-- Short task --
Your task is to copy the material exactly.
— Start Data provided —
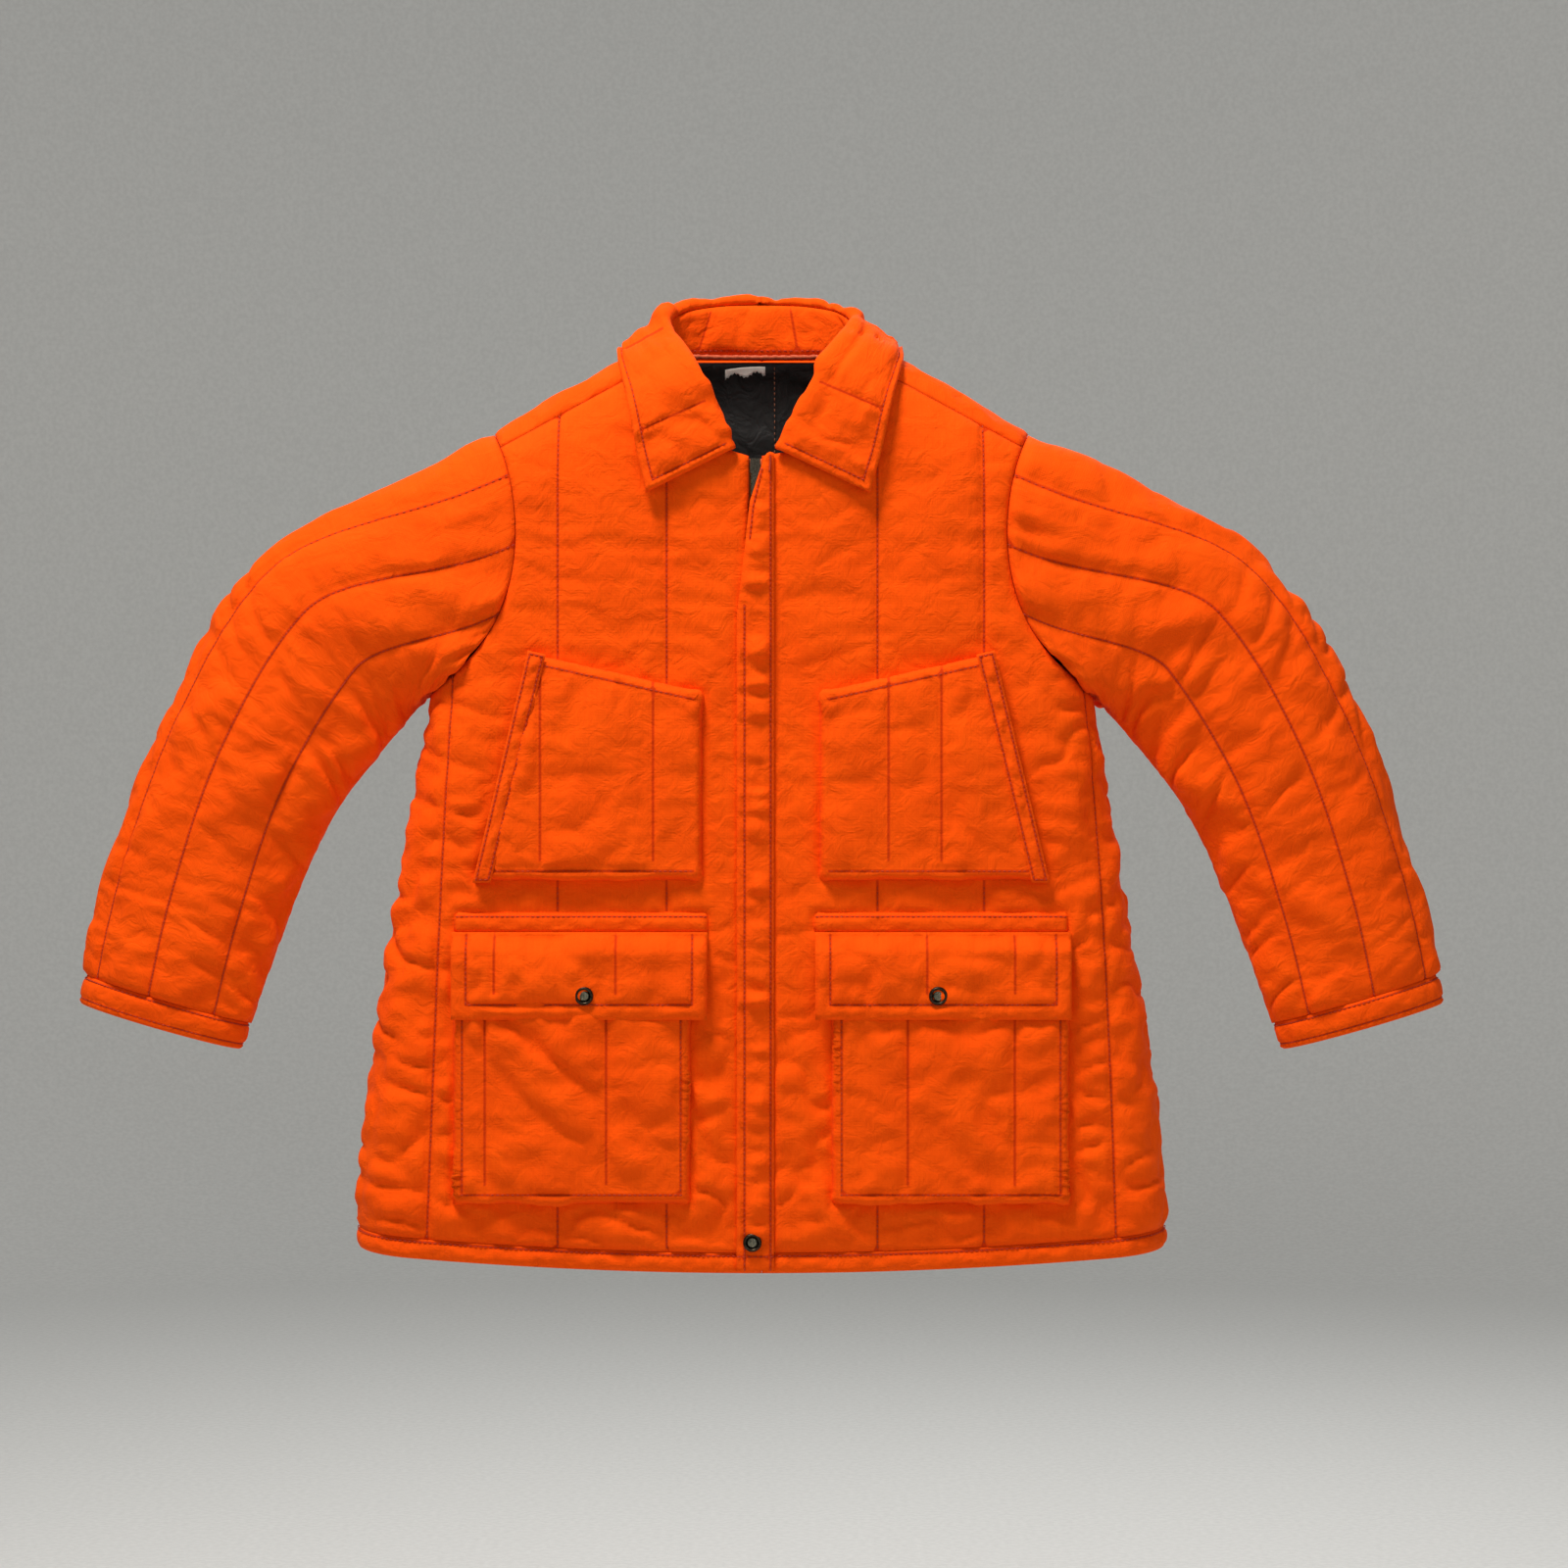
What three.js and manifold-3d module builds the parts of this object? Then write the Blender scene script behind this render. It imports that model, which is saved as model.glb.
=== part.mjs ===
// Quilted blaze orange hunting jacket, zipped up and hanging from its neck. Millimetres, +Z up.
// +X is the wearer's left, -Y the front. The origin is the centre of the neck opening,
// level with the back neck seam. "left" and "right" are the wearer's.
import * as THREE from 'three';
import { mergeVertices } from 'three/addons/utils/BufferGeometryUtils.js';
import Module from 'manifold-3d';

const wasm = await Module();
wasm.setup();

// --- driving dimensions -------------------------------------------------------------------------
// Torso outline, as half widths and heights on the front view.
const NECK_HALF = 105;
const SHOULDER_HALF = 227;
const SHOULDER_Z = -66;
const ARMPIT_HALF = 279;
const ARMPIT_Z = -287;
const HEM_HALF = 343;
const HEM_CENTRE_Z = -770;
const HEM_SIDE_Z = HEM_CENTRE_Z + 20; // the hem rises a little to the side seams
const BODY_DEPTH = 50; // front or back face to the side seams' plane
const SIDE_ROUND = 50; // width of the rounded side
const SHOULDER_FALL = 80; // how far below the shoulder line the cloth reaches its full depth
const YOKE_FRONT = 18; // the yoke's front seam, below the shoulder line
const YOKE_BACK_Z = -130;

// Cloth and clearances.
const SHELL = 6; // quilted shell: cloth, wadding and backing
const LINING = 1.2;
const LINING_GAP = 0.4;
const SEAM_GAP = 0.3;
const LAYER_GAP = 0.6; // a loose layer over another one
const HEM_WIDTH = 14;
const HEM_PROUD = 0.3;

// Sleeves, as the front view's top and underarm lines, from the shoulder and from the armpit.
const SLEEVE_LENGTH = 630; // over the top, cuff included
const SLEEVE_TOP = [[0, 0], [193, -106], [273, -228], [326, -371], [351, -481]];
const SLEEVE_UNDER = [[0, 0], [23, -25], [81, -99], [126, -198], [161, -300]];
const SLEEVE_DRAWN = 630; // the length that the two lines above are drawn for
const SLEEVE_DEPTH_TOP = 48;
const SLEEVE_DEPTH_CUFF = 34;
const ARMHOLE_GAP = 2;
const ARMHOLE_BLEND = 0.25; // part of the sleeve that turns from the armhole's outline to an oval
const CUFF_START = 0.945;
const CUFF_PROUD = 0.5;

// Front opening.
const ZIP_X = -5; // the zip stands a little to the right of the middle
const NECK_FRONT_Z = -90;
const FRONT_EDGE = 5.5; // zip line to each front edge
const LINING_START = 0.05; // of a front's width, from its edge to its lining
const PLACKET_LEFT = 10.7;
const PLACKET_RIGHT = -20.6;
const PLACKET_TOP_Z = -88;
const PLACKET_SLANT_Z = -200; // below this the free edge is straight
const PLACKET_SLANT = 25.6;
const PLACKET_THICK = 4.5;
const ZIP_BOTTOM_Z = HEM_CENTRE_Z + 64;
const UNDERLAP_Z = HEM_CENTRE_Z + 46; // below this the right front reaches under the snap
const UNDERLAP_X = 0.2;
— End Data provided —
-- Complete response --
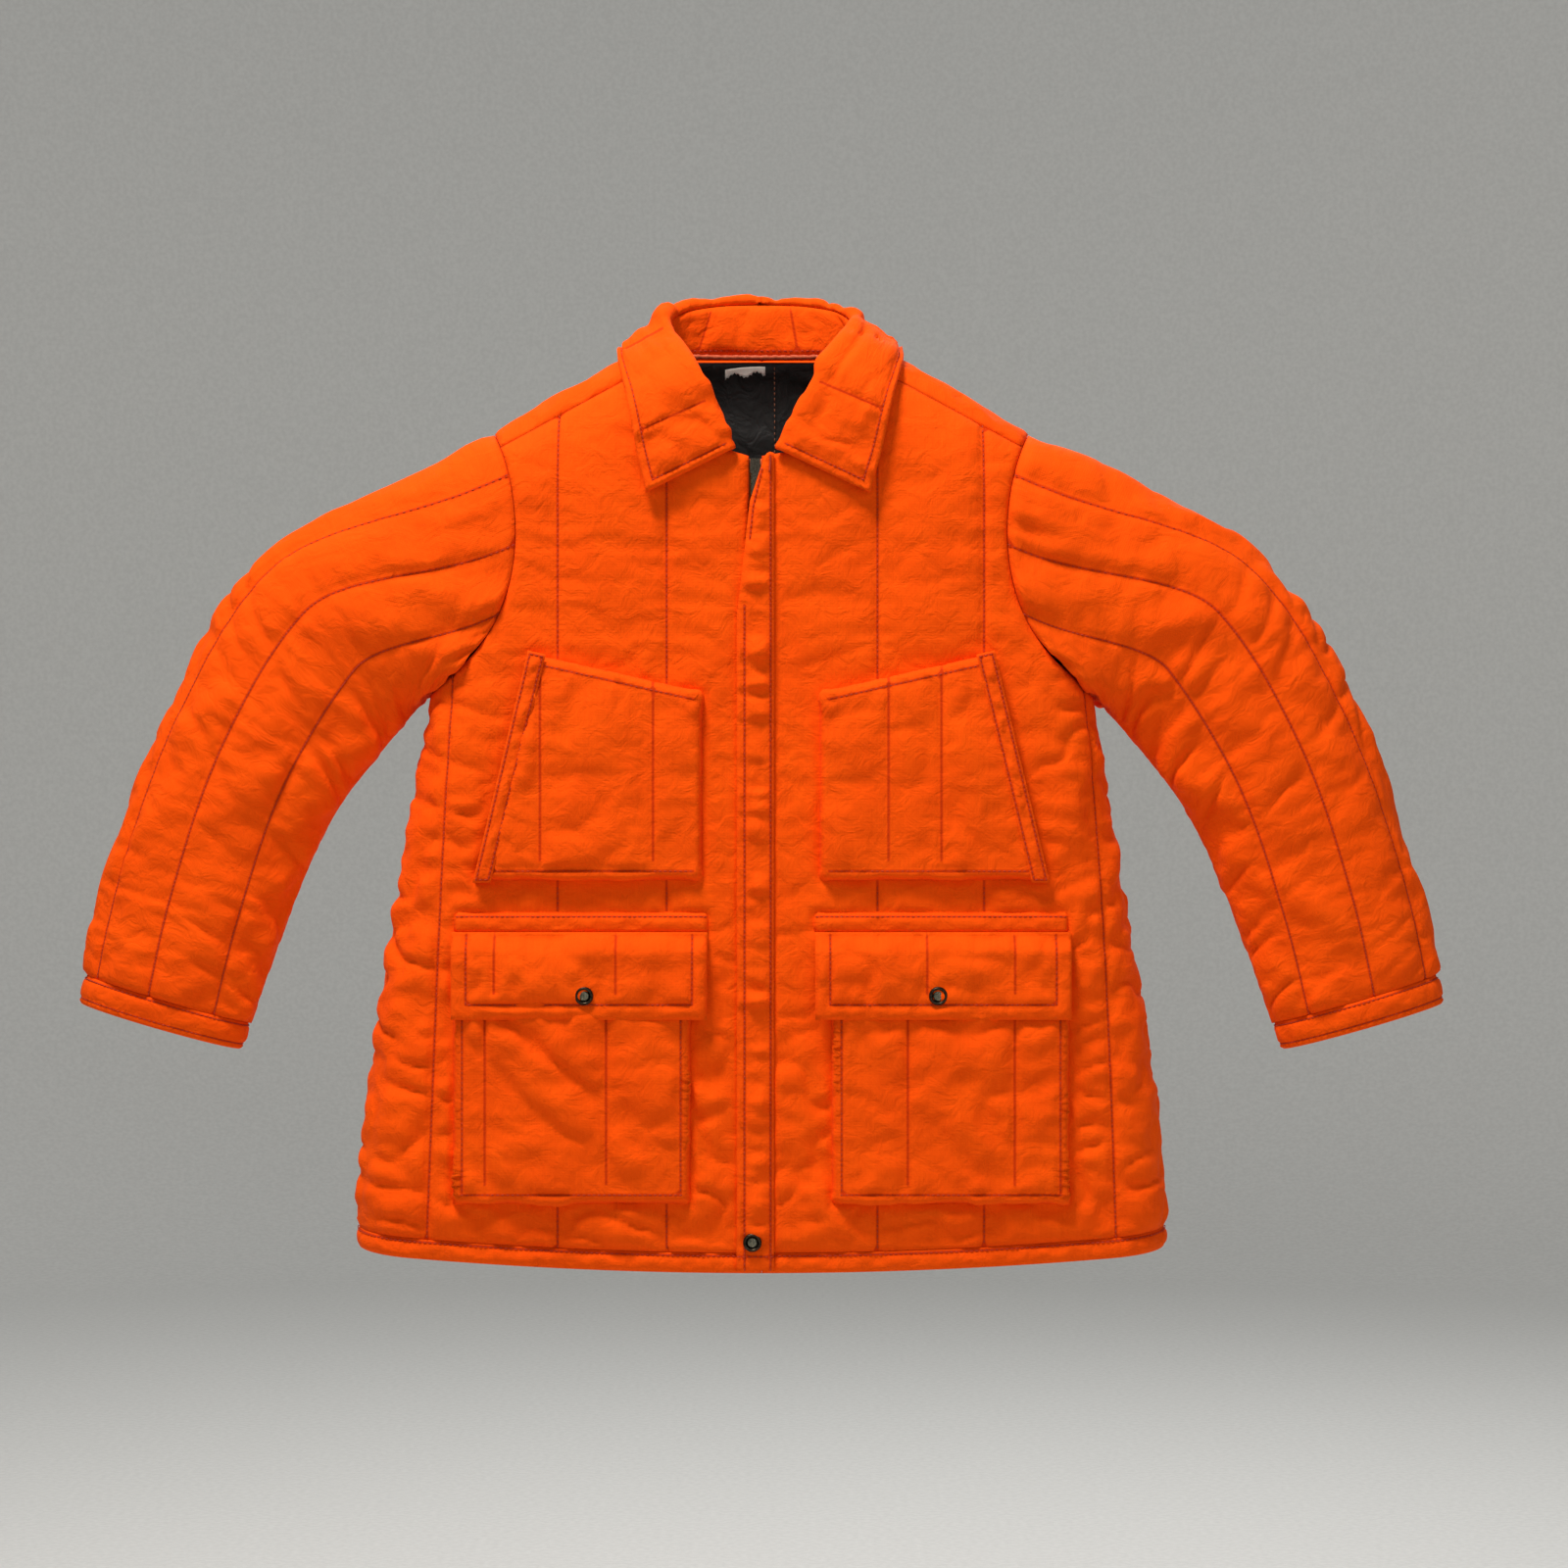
What three.js and manifold-3d module builds the parts of this object? Then write the Blender scene script behind this render. It imports that model, which is saved as model.glb.
=== part.mjs ===
// Quilted blaze orange hunting jacket, zipped up and hanging from its neck. Millimetres, +Z up.
// +X is the wearer's left, -Y the front. The origin is the centre of the neck opening,
// level with the back neck seam. "left" and "right" are the wearer's.
import * as THREE from 'three';
import { mergeVertices } from 'three/addons/utils/BufferGeometryUtils.js';
import Module from 'manifold-3d';

const wasm = await Module();
wasm.setup();

// --- driving dimensions -------------------------------------------------------------------------
// Torso outline, as half widths and heights on the front view.
const NECK_HALF = 105;
const SHOULDER_HALF = 227;
const SHOULDER_Z = -66;
const ARMPIT_HALF = 279;
const ARMPIT_Z = -287;
const HEM_HALF = 343;
const HEM_CENTRE_Z = -770;
const HEM_SIDE_Z = HEM_CENTRE_Z + 20; // the hem rises a little to the side seams
const BODY_DEPTH = 50; // front or back face to the side seams' plane
const SIDE_ROUND = 50; // width of the rounded side
const SHOULDER_FALL = 80; // how far below the shoulder line the cloth reaches its full depth
const YOKE_FRONT = 18; // the yoke's front seam, below the shoulder line
const YOKE_BACK_Z = -130;

// Cloth and clearances.
const SHELL = 6; // quilted shell: cloth, wadding and backing
const LINING = 1.2;
const LINING_GAP = 0.4;
const SEAM_GAP = 0.3;
const LAYER_GAP = 0.6; // a loose layer over another one
const HEM_WIDTH = 14;
const HEM_PROUD = 0.3;

// Sleeves, as the front view's top and underarm lines, from the shoulder and from the armpit.
const SLEEVE_LENGTH = 630; // over the top, cuff included
const SLEEVE_TOP = [[0, 0], [193, -106], [273, -228], [326, -371], [351, -481]];
const SLEEVE_UNDER = [[0, 0], [23, -25], [81, -99], [126, -198], [161, -300]];
const SLEEVE_DRAWN = 630; // the length that the two lines above are drawn for
const SLEEVE_DEPTH_TOP = 48;
const SLEEVE_DEPTH_CUFF = 34;
const ARMHOLE_GAP = 2;
const ARMHOLE_BLEND = 0.25; // part of the sleeve that turns from the armhole's outline to an oval
const CUFF_START = 0.945;
const CUFF_PROUD = 0.5;

// Front opening.
const ZIP_X = -5; // the zip stands a little to the right of the middle
const NECK_FRONT_Z = -90;
const FRONT_EDGE = 5.5; // zip line to each front edge
const LINING_START = 0.05; // of a front's width, from its edge to its lining
const PLACKET_LEFT = 10.7;
const PLACKET_RIGHT = -20.6;
const PLACKET_TOP_Z = -88;
const PLACKET_SLANT_Z = -200; // below this the free edge is straight
const PLACKET_SLANT = 25.6;
const PLACKET_THICK = 4.5;
const ZIP_BOTTOM_Z = HEM_CENTRE_Z + 64;
const UNDERLAP_Z = HEM_CENTRE_Z + 46; // below this the right front reaches under the snap
const UNDERLAP_X = 0.2;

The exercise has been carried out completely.